Saturday, February 6, 2021

We judge own accidental harms more wrong than harms caused by others, hold ourselves more responsible for accidental harms than they hold others, & recruit ‘empathy for pain’ regions more when causing harm, vs observing

When my wrongs are worse than yours: Behavioral and neural asymmetries in first-person and third-person perspectives of accidental harms. Joshua Hirschfeld-Kroen et al. Journal of Experimental Social Psychology, Volume 94, May 2021, 104102. https://doi.org/10.1016/j.jesp.2021.104102

Highlights

• People judge own accidental harms more wrong than harms caused by others.

• People hold themselves more responsible for accidental harms than they hold others.

• People recruit ‘empathy for pain’ regions more when causing harm, versus observing.

• People recruit ‘theory of mind’ regions less when causing harm, versus observing.

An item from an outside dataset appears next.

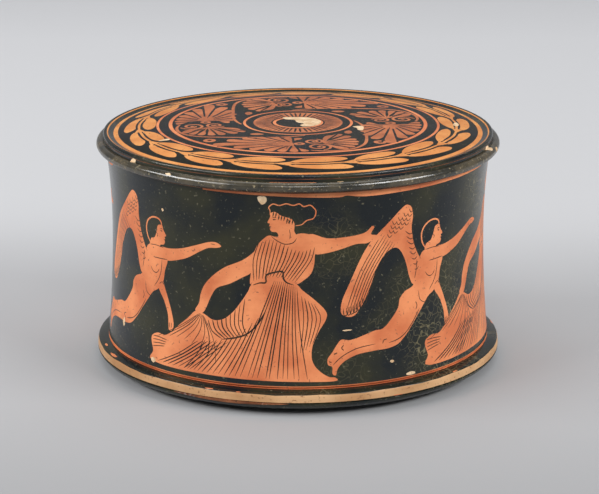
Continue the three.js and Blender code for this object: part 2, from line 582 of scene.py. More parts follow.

Abstract: Research on third-party moral judgments highlights two mechanisms as central to moral judgments of accidental harms: the inference of intent and the perception of harm. However, little is known about how these mechanisms are recruited when people evaluate themselves for harm that they have accidentally caused. Here we explore how a person's perspective — as either actor or observer — influences their moral judgments of accidental harm. We use fMRI to investigate how brain regions involved in the inference of intent and the perception of harm differentially respond when participants either cause (first-person) or observe (third-person) accidental harm. First, we find that people judge their own accidental harms more harshly than they judge others' accidents, and hold themselves more responsible for the unintended harmful outcomes of their choices. Second, we find that regions responding to the first-hand experience of pain are also more sensitive to first-person harms relative to third-person harms, and brain-behavior relationships in a subset of these regions suggest that the tendency to judge oneself more harshly may be supported by a greater sensitivity to the victim's experience of harm. Third, though we find that first-person harms recruit regions for mental state inference to a lesser extent than third-person harms, this difference does not appear to account for the behavioral differences in moral judgment between first-person and third-person harms. The results of this experiment suggest that accidental harms are an important context for broadening our understanding of the relationship between agency, empathy, and moral judgments about the self.